You interact with it primarily through its gRPC API (though there’s an HTTP/JSON gateway for quick and dirty stuff). Let’s use etcdctl, the command-line tool, to see it in action. It’s the Swiss Army knife for poking at your cluster’s brain.

# Let's put a key. This is like writing a single fact into the ledger.
etcdctl put /guide/hello "world"

# Now let's get it back. The universe is in order.
etcdctl get /guide/hello
# Output: /guide/hello world

# Let's make it more Kubernetes-y. This is the kind of key the API server writes.
etcdctl put /registry/configmaps/default/my-config '{"kind":"ConfigMap","apiVersion":"v1","data":{"app.properties":"debug=true\n"}}'

# You can also get a range of keys. This is how the API server 'lists' all resources of a type.
etcdctl get /registry/configmaps/default/ --prefix

Raft: The Consensus Algorithm That Actually Works

This is where the real genius lies. etcd uses the Raft consensus algorithm because the other big one, Paxos, is famously difficult to understand and implement correctly. The etcd authors are smart; they chose the algorithm designed for understandability. Thank them for it later.

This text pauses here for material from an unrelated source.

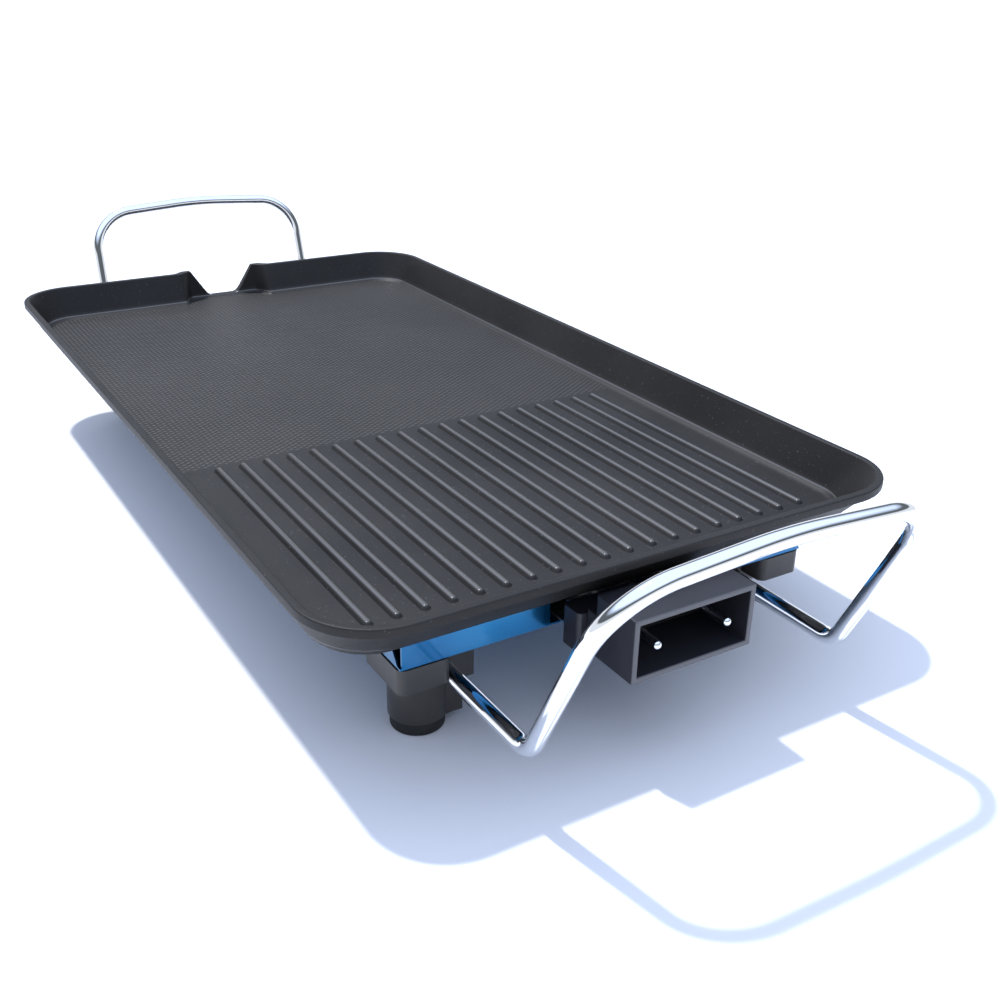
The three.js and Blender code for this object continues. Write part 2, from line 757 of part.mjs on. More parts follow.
// Contact pin with a round tip, level with the shroud's mouth.
function contactPin() {
  const radius = pinDiameter / 2;
  const length = mouthX - pinRearX;
  const steps = 3;
  const dome = Array.from({ length: steps + 1 }, (_, i) => {
    const angle = i / steps * Math.PI / 2;
    return [radius * Math.cos(angle), length - radius * (1 - Math.sin(angle))];
  });
  return turned([[0, 0], [radius, 0], ...dome], 20).rotateY(Math.PI / 2).translate(pinRearX, 0, heaterZ);
}

function ceramicBead() {
  const bead = cylinder(beadDiameter / 2, 0, beadLength, { axis: 'x', sides: 20 });
  const bore = cylinder(pinBore, beadEnd - fitGap, beadLength + past, { axis: 'x', sides: 20 });
  return cut(bead, bore).translate(beadRearX, 0, heaterZ);
}

const pinShape = contactPin();
const beadShape = ceramicBead();

sides.forEach(({ name, sy }) => {
  addPiece(`contact_pin_${name}`, pinShape, chrome).position.y = sy * pinY;
  addPiece(`ceramic_bead_${name}`, beadShape, ceramic).position.y = sy * pinY;
});

// ---------- heat control inlet ----------

// Moulded box behind the shroud, open towards the heater's terminals.
function terminalBox() {
  const outer = roundedBlock(boxRearX, boxFrontX, -boxWidth / 2, boxWidth / 2, boxBottom, boxTop, boxCorner);
  const half = boxWidth / 2 - boxWall;
  const roomRearX = boxRearX - past;
  const inside = box(roomRearX, boxFrontX - boxWall, -half, half, boxBottom + boxWall, boxTop - boxWall);
  const bores = sides.map(({ sy }) => (
    cylinder(pinBore, boxRearX, boxFrontX + past, { y: sy * pinY, z: heaterZ, axis: 'x' })
  ));
  const probe = probeHole(boxRearX, boxFrontX + past);
  return cut(outer, inside, ...bores, probe, ...boardScrewHoles(boxRearX, boxFrontX + past));
}

const probeRadius = probeBore / 2 + probeWall;
const probeZ = plateUnderside - fitGap - probeRadius;
const boardFrontX = shroudRearX + boardSheet;
const boardScrewY = shroudWidth / 2 - shroudWall - boardScrewInset;

function probeHole(x0, x1) {
  return cylinder(probeRadius + fitGap, x0, x1, { z: probeZ, axis: 'x' });
}

function boardScrewHoles(x0, x1) {
  return sides.map(({ sy }) => (
    cylinder(smallScrewBore, x0, x1, { y: sy * boardScrewY, z: heaterZ, axis: 'x', sides: 16 })
  ));
}

// Rectangular shroud round the pins. Its upper rear is cut back to clear the plate's wall.
function socketShroud() {
  const z0 = shroudCentreZ - shroudHeight / 2;
  const z1 = shroudCentreZ + shroudHeight / 2;
  const stepX = plateLength / 2 - shroudStep;
  const half = shroudWidth / 2;
  const lower = box(shroudRearX, mouthX, -half, half, z0, shoulderZ);
  const upper = box(stepX, mouthX, -half, half, shoulderZ - past, z1);
  const inner = half - shroudWall;
  const roof = z1 - shroudWall;
  const room = z0 + shroudWall;
  const lowerRoom = box(shroudRearX - past, mouthX + past, -inner, inner, room, shoulderZ - shoulderRoof);
  const upperRoom = box(stepX + shroudWall, mouthX + past, -inner, inner, room, roof);
  return cut(join(lower, upper), lowerRoom, upperRoom);
}

// Board that closes the back of the shroud and carries the pins.
function terminalBoard() {
  const boardRearX = shroudRearX - past;
  const inner = shroudWidth / 2 - shroudWall - fitGap;
  const z0 = shroudCentreZ - shroudHeight / 2 + shroudWall + fitGap;
  const sheet = box(shroudRearX, boardFrontX, -inner, inner, z0, shoulderZ - shoulderRoof - fitGap);
  const bores = sides.map(({ sy }) => (
    cylinder(pinBore, boardRearX, boardFrontX + past, { y: sy * pinY, z: heaterZ, axis: 'x' })
  ));
  const probe = probeHole(boardRearX, boardFrontX + past);
  return cut(sheet, ...bores, probe, ...boardScrewHoles(boardRearX, boardFrontX + past));
}

// Tube that guides the control's probe to the underside of the plate, closed at its far end.
function probeGuide() {
  const start = boardFrontX - probeLength;
  const along = { z: probeZ, axis: 'x', sides: 20 };
  const tube = cylinder(probeRadius, start, boardFrontX, along);
  const bore = cylinder(probeBore / 2, start + probeEnd, boardFrontX + past, along);
  return cut(tube, bore);
}

// Sheet angle: its foot lies on the tray, its upright backs the terminal box.
function socketBracket() {
  const half = bracketWidth / 2;
  const rearFace = boxRearX - fitGap;
  const holeStart = rearFace - bracketSheet - past;
  const footZ = trayFloorTop + fitGap;
  const foot = box(rearFace - bracketReach, rearFace, -half, half, footZ, footZ + bracketSheet);
  const upright = box(rearFace - bracketSheet, rearFace, -half, half, footZ, boxTop);
  const beadHoles = sides.map(({ sy }) => (
    cylinder(beadDiameter / 2 + fitGap, holeStart, rearFace + past, { y: sy * pinY, z: heaterZ, axis: 'x' })
  ));
  const footHoles = sides.map(({ sy }) => bracketScrewHole(sy, footZ - past, footZ + bracketSheet + past));
  const throughHoles = boardScrewHoles(holeStart, rearFace + past);
  const probe = probeHole(holeStart, rearFace + past);
  return cut(join(foot, upright), ...beadHoles, ...footHoles, ...throughHoles, probe);
}

const bracketScrewX = boxRearX - fitGap - bracketReach / 2;

function bracketScrewHole(side, z0, z1) {
  const at = { x: bracketScrewX, y: side * bracketScrewY, sides: 16 };
  return cylinder(smallScrewBore, z0, z1, at);
}

const bracketScrew = panScrew(
  smallScrewDiameter,
  smallScrewHead,
  smallScrewHeadHeight,
  trayBottom - fitGap,
  trayFloorTop + fitGap + bracketSheet + screwPast,
);
const boardScrewLength = boardSheet + boxLength + bracketSheet + 3 * fitGap + screwPast;
const boardScrew = panScrew(smallScrewDiameter, smallScrewHead, smallScrewHeadHeight, 0, boardScrewLength);

addPiece('reflector_tray', reflectorTray(), blueFilm);
addPiece('socket_bracket', socketBracket(), zincSteel);
sides.forEach(({ name, sy }) => {
  const footScrew = addPiece(`bracket_screw_${name}`, bracketScrew, zincSteel);
  footScrew.position.set(bracketScrewX, sy * bracketScrewY, 0);
  const screw = addPiece(`board_screw_${name}`, boardScrew, zincSteel);
  screw.rotation.y = -Math.PI / 2;
  screw.position.set(boardFrontX + fitGap, sy * boardScrewY, heaterZ);
});

addPiece('terminal_box', terminalBox(), housingPlastic);
addPiece('socket_shroud', socketShroud(), housingPlastic);
addPiece('terminal_board', terminalBoard(), phenolic);
addPiece('probe_guide', probeGuide(), zincSteel);

// The two handles reach out differently, so the whole is moved to stand centred on the origin.
const reach = (lean) => rodBendX + handleRise * Math.sin(lean * Math.PI / 180) + rodRadius;
griddle.position.x = (reach(handleLean.drain) - reach(handleLean.inlet)) / 2;

export default group;
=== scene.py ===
import json
import math

import bmesh
import bpy
import numpy as np
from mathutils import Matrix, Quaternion, Vector


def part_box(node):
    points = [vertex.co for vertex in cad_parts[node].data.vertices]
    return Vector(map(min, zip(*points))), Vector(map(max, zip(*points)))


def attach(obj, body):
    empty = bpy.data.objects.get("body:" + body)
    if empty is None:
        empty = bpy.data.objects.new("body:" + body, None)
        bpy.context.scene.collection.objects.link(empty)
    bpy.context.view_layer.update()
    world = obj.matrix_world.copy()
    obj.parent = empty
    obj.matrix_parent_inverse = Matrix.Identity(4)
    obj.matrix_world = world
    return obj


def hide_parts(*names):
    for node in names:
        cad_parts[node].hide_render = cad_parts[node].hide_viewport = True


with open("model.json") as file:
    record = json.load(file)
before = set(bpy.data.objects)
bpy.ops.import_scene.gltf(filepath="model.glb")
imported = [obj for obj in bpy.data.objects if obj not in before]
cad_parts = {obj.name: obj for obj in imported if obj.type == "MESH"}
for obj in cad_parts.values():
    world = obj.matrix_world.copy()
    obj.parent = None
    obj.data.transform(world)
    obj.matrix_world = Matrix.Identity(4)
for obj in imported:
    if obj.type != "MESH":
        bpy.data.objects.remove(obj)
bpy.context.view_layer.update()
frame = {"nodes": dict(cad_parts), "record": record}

nodes = frame["nodes"]
mm = 0.001
print("frame loaded with", len(nodes), "nodes")

# The camera comes first. Heading is turned from +X towards +Y, drop is how far it looks down.
cameraView = {
    "place": (0.5488, -0.2666, 0.2868),
    "heading": 148.0,
    "drop": 24.96,
    "roll": 1.16,
    "lens": 42.32,
    "sensor": 36,
}


def addCamera():
    heading = math.radians(cameraView["heading"])
    drop = math.radians(cameraView["drop"])
    look = Vector((math.cos(heading) * math.cos(drop), math.sin(heading) * math.cos(drop), -math.sin(drop)))
    data = bpy.data.cameras.new("camera")
    data.lens = cameraView["lens"]
    data.sensor_width = cameraView["sensor"]
    camera = bpy.data.objects.new("camera", data)
    bpy.context.scene.collection.objects.link(camera)
    turn = Quaternion((0, 0, 1), math.radians(cameraView["roll"]))
    camera.rotation_mode = "QUATERNION"
    camera.rotation_quaternion = look.to_track_quat("-Z", "Y") @ turn
    camera.location = cameraView["place"]
    bpy.context.scene.camera = camera


addCamera()
print("camera placed")


# A wire is a node's output, and arithmetic on it adds Math nodes.
class Wire:
    def __init__(self, finish, socket):
        self.finish = finish
        self.socket = socket

    def math(self, operation, *values):
        return self.finish.node("ShaderNodeMath", {"operation": operation}, dict(enumerate(values)))

    def __add__(self, other):
        return self.math("ADD", self, other)

    def __radd__(self, other):
        return self.math("ADD", other, self)

    def __sub__(self, other):
        return self.math("SUBTRACT", self, other)

    def __rsub__(self, other):
        return self.math("SUBTRACT", other, self)

    def __mul__(self, other):
        return self.math("MULTIPLY", self, other)

    def __rmul__(self, other):
        return self.math("MULTIPLY", other, self)

    def __truediv__(self, other):
        return self.math("DIVIDE", self, other)

    def __rtruediv__(self, other):
        return self.math("DIVIDE", other, self)

    def cosine(self):
        return self.math("COSINE", self)

    def swing(self, base, amount):
        # base where this wire is 0, base + amount where it is 1
        return base + self * amount

    def between(self, low, high):
        # 0 below low, 1 above high, smooth between them
        settings = {"interpolation_type": "SMOOTHSTEP"}
        sockets = {"Value": self, "From Min": low, "From Max": high}
        return self.finish.node("ShaderNodeMapRange", settings, sockets)


def setStops(ramp, stops):
    while len(ramp.elements) < len(stops):
        ramp.elements.new(0.5)
    for element, (place, colour) in zip(ramp.elements, stops):
        element.position = place
        element.color = colour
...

Raft’s core idea is that a cluster elects a single leader. All write requests (like put or delete) must go to the leader. The leader then says, “Hey, fellow etcd members, I propose we all write this new data.” This is called appending an entry to the log. Once a majority of the nodes (a quorum) acknowledge they’ve durably stored this log entry, the leader considers it committed. It then applies the entry to its own key-value store and informs the client that the write was successful. Only then can it send a response back to a client like your etcdctl command.

This is why your etcd cluster must have an odd number of members. It’s all about that majority. A 3-node cluster can tolerate 1 failure. A 5-node cluster can tolerate 2. An even number, like 4, only gives you a failure tolerance of 1 (because the majority of 4 is 3), so you’ve added cost and complexity for no extra fault tolerance. Just use 3 or 5. Seriously.

The Rough Edges and Pitfalls You Will Hit

This elegant system has its sharp corners. The first is performance. etcd is not a blob store. The value under each key should be small. The default maximum request size is just 1.5MB. If you or a controller ever tries to shove a massive configuration or a hefty secret into a resource, the API server will happily serialize it and try to put it into etcd, which will promptly reject it. This manifests as obscure errors. Keep your ConfigMap and Secret data lean.

The second, more insidious pitfall is quorum. If you lose a majority of your etcd members (e.g., 2 out of 3), the cluster is hosed. It loses quorum and cannot accept any writes. It’s a chicken-and-egg problem: to recover a node and add it to the cluster, you need to perform a write… but you can’t because you have no quorum. This is why your backups are absolutely non-negotiable. You will need to restore from a snapshot someday.

# This is not a joke. Do this religiously on a production cluster.
# Take a snapshot
ETCDCTL_API=3 etcdctl --endpoints=$ENDPOINTS snapshot save snapshot.db

# Check the snapshot status to see if it's valid
ETCDCTL_API=3 etcdctl --write-out=table snapshot status snapshot.db

# Restore a cluster from a snapshot (this wipes the data dir!)
ETCDCTL_API=3 etcdctl snapshot restore snapshot.db --initial-cluster my-etcd-1=http://... --initial-advertise-peer-urls http://...

The final, often overlooked, issue is version skew. The version of etcdctl must match the version of the etcd server API. The ETCDCTL_API=3 env var isn’t just a formality; it’s a crucial switch. Using an API version 2 tool to talk to a version 3 server will give you confusing, empty results. It’s the most common “why can’t I see my data?!” problem. Always be explicit. The designers made a questionable choice here by not making v3 the default sooner, but we live with it.